Septième jour, dans le métro : dimanche

par

Lorsque s’est produit le moment d’écoute que je vais raconter à présent, je n’avais rien pour enregistrer. Il n’était d’ailleurs pas 18 heures et j’ai été pris au dépourvu. Mais c’est cette vertu de surprise qui me semble la plus importante ici. Rien n’a été enregistré. Alors que j’étais assis dans une rame de la ligne 7, quelque part au-dessus de Louis Blanc, un son de basse continue, très pur, se fait entendre, tandis que s’y superposent deux notes plus aiguës mais proches et mal définies, comme situées trois octaves au-dessus.

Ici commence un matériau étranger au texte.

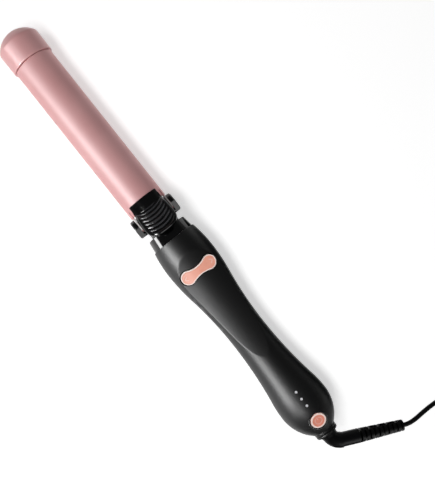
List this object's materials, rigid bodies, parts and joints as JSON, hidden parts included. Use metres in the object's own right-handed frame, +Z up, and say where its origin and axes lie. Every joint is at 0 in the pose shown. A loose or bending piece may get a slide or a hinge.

J’avais tout à coup le sentiment de me retrouver au milieu d’une bulle sonore semblable à celle qu’Earth Horns avait produite la veille. Cet accord rudimentaire avait quelque chose d’hypnotique : non par sa qualité sonore particulière, mais parce que j’avais le sentiment d’être le seul à l’entendre et qu’il donnait soudain consistance à l’espace commun du métro. L’accord me déliait de mon trajet et de mes obligations ; il m’invitait à rester assis indéfiniment, pour écouter le chant neutre de la voiture sur le métal des rails et sa voix de muezzin désincarnée. Mal construit, dissonant et fragile, rien ne semblait capable d’y mettre un terme.